Data:
++++++++++
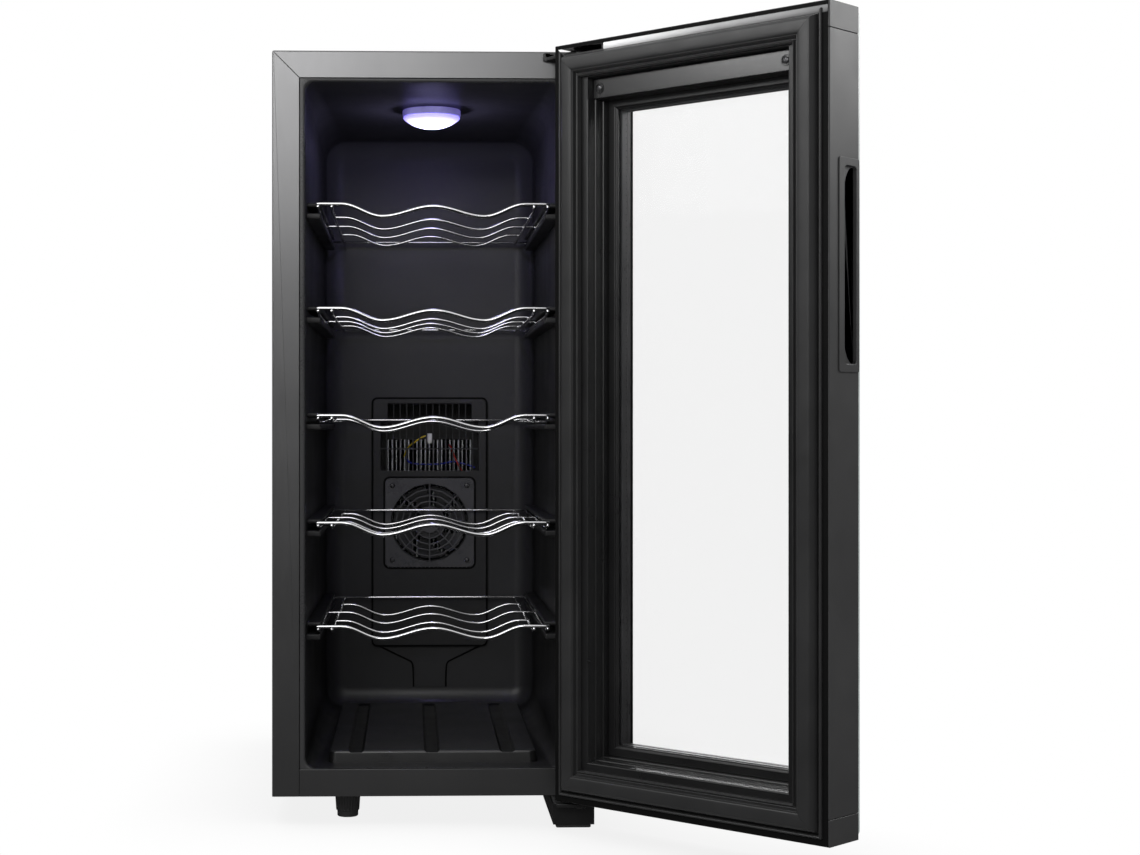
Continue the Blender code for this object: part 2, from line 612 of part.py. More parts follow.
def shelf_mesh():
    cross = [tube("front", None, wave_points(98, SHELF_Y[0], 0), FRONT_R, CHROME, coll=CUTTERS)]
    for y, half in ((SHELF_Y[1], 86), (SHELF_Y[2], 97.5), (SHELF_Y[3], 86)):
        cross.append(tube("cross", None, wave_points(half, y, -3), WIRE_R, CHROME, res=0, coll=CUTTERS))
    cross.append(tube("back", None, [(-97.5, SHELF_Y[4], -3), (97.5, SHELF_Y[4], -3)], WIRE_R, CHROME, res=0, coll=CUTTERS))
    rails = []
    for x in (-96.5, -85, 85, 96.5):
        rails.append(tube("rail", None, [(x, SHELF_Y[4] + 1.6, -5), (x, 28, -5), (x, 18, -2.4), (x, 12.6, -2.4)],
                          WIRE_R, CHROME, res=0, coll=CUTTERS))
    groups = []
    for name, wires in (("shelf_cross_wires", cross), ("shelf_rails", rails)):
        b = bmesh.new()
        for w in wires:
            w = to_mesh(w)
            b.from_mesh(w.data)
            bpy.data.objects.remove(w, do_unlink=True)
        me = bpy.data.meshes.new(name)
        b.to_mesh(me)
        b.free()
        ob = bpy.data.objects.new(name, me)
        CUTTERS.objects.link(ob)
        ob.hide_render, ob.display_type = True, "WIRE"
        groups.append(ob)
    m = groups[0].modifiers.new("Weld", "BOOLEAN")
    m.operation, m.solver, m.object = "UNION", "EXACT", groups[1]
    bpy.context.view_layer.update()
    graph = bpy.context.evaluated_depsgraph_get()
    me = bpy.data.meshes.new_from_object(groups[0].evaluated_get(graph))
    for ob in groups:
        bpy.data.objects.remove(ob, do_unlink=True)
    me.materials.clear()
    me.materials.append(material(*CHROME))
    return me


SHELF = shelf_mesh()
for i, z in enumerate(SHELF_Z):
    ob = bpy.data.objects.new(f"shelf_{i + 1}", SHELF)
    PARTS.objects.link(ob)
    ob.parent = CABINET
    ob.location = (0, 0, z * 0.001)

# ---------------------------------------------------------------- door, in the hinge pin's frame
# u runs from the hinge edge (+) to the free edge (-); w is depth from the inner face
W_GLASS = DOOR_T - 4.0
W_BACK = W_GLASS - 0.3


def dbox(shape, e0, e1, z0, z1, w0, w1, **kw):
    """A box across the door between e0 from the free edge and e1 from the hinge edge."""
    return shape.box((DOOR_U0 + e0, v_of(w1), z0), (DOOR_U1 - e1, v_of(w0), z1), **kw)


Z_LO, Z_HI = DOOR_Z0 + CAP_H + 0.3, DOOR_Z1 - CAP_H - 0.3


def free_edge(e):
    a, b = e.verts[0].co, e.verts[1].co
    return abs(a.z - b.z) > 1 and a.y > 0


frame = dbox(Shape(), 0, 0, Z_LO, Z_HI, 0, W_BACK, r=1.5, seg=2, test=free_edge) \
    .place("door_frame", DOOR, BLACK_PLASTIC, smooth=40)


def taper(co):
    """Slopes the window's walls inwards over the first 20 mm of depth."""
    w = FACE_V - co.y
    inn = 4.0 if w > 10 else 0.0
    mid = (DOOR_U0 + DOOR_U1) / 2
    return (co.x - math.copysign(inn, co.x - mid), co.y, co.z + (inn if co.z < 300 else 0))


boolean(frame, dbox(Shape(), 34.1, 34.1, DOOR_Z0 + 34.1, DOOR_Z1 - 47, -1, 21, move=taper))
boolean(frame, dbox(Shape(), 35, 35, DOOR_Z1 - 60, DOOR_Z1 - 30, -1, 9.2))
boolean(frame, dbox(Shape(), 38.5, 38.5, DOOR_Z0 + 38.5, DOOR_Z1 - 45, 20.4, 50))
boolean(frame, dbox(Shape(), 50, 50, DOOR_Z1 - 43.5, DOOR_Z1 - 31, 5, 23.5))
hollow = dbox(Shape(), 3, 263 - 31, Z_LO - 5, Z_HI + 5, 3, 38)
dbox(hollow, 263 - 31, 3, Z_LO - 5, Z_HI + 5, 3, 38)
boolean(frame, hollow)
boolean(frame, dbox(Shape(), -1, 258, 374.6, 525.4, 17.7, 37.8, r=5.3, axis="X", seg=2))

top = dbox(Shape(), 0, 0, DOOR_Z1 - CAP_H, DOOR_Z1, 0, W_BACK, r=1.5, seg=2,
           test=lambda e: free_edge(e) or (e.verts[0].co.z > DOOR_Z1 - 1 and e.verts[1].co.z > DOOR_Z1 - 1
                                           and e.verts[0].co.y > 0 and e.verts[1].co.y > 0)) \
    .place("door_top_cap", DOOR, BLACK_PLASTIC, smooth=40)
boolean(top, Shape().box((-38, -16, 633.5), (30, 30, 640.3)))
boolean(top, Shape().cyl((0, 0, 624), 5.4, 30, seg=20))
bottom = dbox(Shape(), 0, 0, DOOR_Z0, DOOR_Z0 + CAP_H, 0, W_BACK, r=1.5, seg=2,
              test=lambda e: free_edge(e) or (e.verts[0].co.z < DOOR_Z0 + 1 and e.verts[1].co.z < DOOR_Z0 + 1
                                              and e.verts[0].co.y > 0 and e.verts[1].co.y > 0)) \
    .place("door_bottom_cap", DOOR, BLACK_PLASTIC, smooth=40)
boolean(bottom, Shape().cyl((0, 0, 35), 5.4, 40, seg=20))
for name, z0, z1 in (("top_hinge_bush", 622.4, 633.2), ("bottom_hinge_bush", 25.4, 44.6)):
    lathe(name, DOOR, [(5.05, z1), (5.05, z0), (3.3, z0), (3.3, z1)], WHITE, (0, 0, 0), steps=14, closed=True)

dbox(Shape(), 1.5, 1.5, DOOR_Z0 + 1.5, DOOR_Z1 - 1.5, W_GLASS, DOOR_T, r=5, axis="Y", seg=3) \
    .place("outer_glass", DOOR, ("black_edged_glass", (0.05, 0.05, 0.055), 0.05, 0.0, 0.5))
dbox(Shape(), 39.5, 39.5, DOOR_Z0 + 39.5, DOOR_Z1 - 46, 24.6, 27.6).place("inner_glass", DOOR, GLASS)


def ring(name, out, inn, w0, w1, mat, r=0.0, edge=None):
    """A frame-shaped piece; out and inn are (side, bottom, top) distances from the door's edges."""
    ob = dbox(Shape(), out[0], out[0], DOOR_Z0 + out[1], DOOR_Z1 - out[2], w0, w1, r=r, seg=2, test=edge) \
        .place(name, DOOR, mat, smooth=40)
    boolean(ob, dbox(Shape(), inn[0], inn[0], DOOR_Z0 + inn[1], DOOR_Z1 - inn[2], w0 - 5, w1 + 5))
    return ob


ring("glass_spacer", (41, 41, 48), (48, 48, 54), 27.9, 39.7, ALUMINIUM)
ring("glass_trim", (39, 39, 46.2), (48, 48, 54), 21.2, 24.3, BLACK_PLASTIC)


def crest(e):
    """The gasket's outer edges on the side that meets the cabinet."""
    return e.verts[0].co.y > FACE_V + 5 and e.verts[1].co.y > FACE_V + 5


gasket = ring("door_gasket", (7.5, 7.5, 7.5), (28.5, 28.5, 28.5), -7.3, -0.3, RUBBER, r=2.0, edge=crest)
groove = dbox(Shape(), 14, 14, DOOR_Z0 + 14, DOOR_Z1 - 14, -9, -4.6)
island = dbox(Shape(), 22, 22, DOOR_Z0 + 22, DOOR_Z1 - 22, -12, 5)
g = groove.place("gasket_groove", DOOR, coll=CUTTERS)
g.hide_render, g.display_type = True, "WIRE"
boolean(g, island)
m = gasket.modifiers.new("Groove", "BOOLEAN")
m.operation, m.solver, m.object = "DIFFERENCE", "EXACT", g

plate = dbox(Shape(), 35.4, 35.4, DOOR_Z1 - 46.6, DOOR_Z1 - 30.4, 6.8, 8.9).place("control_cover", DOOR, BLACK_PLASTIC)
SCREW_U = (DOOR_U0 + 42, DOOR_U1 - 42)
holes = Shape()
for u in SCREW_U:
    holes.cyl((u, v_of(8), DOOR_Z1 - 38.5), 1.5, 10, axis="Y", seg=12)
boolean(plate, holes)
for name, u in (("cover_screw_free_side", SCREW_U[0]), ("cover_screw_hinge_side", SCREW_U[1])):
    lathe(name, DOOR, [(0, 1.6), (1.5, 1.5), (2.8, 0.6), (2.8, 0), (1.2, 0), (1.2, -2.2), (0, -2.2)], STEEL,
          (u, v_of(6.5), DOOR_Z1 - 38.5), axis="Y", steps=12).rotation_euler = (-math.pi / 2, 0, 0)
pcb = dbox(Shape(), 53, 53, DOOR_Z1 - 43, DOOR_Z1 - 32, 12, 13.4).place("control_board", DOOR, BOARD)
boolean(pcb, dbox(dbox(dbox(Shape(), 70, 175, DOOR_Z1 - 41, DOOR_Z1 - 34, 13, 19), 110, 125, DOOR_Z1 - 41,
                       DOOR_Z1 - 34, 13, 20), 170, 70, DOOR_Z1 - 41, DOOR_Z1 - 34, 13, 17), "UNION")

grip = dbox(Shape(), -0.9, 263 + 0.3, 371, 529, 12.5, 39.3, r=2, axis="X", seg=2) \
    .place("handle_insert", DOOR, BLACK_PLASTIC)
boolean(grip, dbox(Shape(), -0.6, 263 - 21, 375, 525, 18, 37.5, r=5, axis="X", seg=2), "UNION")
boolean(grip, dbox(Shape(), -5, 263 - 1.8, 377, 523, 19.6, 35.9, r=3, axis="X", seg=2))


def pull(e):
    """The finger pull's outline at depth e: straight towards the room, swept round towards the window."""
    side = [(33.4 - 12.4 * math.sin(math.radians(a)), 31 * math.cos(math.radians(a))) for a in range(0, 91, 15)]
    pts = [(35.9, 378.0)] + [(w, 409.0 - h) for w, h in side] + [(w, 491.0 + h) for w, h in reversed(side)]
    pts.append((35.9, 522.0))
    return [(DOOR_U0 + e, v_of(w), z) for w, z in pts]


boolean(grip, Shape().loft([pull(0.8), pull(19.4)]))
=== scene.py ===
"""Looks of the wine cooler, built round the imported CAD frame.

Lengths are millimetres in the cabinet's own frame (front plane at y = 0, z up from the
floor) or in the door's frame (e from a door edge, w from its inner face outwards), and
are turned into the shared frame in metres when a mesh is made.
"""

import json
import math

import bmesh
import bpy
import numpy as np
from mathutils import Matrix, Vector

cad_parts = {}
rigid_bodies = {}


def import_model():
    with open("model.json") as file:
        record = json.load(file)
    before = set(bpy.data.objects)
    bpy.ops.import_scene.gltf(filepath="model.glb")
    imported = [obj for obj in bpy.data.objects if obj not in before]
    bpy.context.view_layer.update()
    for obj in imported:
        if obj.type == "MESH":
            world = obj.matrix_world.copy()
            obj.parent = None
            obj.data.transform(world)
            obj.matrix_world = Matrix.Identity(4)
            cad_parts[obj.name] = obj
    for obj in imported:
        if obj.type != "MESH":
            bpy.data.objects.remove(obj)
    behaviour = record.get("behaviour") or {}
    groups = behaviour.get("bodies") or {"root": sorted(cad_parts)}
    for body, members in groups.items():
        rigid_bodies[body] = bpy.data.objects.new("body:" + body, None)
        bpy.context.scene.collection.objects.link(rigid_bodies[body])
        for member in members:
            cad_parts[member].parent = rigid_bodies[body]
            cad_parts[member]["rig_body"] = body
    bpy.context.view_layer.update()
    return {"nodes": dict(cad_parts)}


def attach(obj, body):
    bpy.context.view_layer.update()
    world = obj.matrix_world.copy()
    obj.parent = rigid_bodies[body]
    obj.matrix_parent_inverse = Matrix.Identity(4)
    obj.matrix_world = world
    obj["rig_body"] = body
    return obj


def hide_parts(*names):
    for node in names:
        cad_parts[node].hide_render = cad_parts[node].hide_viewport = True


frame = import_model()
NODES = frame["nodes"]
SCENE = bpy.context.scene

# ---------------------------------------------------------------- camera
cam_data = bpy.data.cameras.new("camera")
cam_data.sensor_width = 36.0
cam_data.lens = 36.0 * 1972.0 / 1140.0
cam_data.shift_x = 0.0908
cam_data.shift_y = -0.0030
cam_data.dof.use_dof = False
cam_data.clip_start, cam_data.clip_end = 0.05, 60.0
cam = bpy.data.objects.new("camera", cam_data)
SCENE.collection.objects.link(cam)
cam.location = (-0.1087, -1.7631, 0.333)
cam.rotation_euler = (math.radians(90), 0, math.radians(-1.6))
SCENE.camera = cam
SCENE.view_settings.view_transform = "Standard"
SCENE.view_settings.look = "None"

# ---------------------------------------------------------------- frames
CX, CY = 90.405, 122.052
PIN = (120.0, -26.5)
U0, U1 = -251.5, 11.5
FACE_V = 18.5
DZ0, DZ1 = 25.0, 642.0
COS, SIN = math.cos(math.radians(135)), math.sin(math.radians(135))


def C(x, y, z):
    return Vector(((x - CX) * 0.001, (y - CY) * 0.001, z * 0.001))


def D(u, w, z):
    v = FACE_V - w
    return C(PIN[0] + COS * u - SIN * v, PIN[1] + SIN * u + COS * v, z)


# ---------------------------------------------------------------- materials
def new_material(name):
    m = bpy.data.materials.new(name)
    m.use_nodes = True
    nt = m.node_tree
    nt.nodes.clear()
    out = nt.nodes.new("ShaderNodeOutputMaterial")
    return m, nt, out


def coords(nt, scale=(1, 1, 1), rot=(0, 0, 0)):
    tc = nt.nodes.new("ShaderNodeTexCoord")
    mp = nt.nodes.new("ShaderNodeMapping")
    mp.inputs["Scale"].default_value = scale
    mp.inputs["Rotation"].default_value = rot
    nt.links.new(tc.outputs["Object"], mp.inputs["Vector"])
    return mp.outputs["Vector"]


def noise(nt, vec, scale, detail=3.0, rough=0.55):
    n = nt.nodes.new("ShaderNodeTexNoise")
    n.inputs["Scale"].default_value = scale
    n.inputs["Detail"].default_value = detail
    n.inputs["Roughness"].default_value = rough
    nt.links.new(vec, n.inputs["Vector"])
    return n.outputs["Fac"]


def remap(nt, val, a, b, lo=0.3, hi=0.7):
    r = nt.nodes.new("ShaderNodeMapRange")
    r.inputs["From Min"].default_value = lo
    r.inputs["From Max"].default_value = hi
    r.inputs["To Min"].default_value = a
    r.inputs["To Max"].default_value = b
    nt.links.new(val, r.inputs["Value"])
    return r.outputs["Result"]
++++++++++
Aim of the task: Only the lines from the one containing "grip = dbox(Shape(), -0.9, 263" through the one containing "for body, members" are to be reproduced, exactly as they appear.

Full answer:
grip = dbox(Shape(), -0.9, 263 + 0.3, 371, 529, 12.5, 39.3, r=2, axis="X", seg=2) \
    .place("handle_insert", DOOR, BLACK_PLASTIC)
boolean(grip, dbox(Shape(), -0.6, 263 - 21, 375, 525, 18, 37.5, r=5, axis="X", seg=2), "UNION")
boolean(grip, dbox(Shape(), -5, 263 - 1.8, 377, 523, 19.6, 35.9, r=3, axis="X", seg=2))


def pull(e):
    """The finger pull's outline at depth e: straight towards the room, swept round towards the window."""
    side = [(33.4 - 12.4 * math.sin(math.radians(a)), 31 * math.cos(math.radians(a))) for a in range(0, 91, 15)]
    pts = [(35.9, 378.0)] + [(w, 409.0 - h) for w, h in side] + [(w, 491.0 + h) for w, h in reversed(side)]
    pts.append((35.9, 522.0))
    return [(DOOR_U0 + e, v_of(w), z) for w, z in pts]


boolean(grip, Shape().loft([pull(0.8), pull(19.4)]))
=== scene.py ===
"""Looks of the wine cooler, built round the imported CAD frame.

Lengths are millimetres in the cabinet's own frame (front plane at y = 0, z up from the
floor) or in the door's frame (e from a door edge, w from its inner face outwards), and
are turned into the shared frame in metres when a mesh is made.
"""

import json
import math

import bmesh
import bpy
import numpy as np
from mathutils import Matrix, Vector

cad_parts = {}
rigid_bodies = {}


def import_model():
    with open("model.json") as file:
        record = json.load(file)
    before = set(bpy.data.objects)
    bpy.ops.import_scene.gltf(filepath="model.glb")
    imported = [obj for obj in bpy.data.objects if obj not in before]
    bpy.context.view_layer.update()
    for obj in imported:
        if obj.type == "MESH":
            world = obj.matrix_world.copy()
            obj.parent = None
            obj.data.transform(world)
            obj.matrix_world = Matrix.Identity(4)
            cad_parts[obj.name] = obj
    for obj in imported:
        if obj.type != "MESH":
            bpy.data.objects.remove(obj)
    behaviour = record.get("behaviour") or {}
    groups = behaviour.get("bodies") or {"root": sorted(cad_parts)}
    for body, members in groups.items():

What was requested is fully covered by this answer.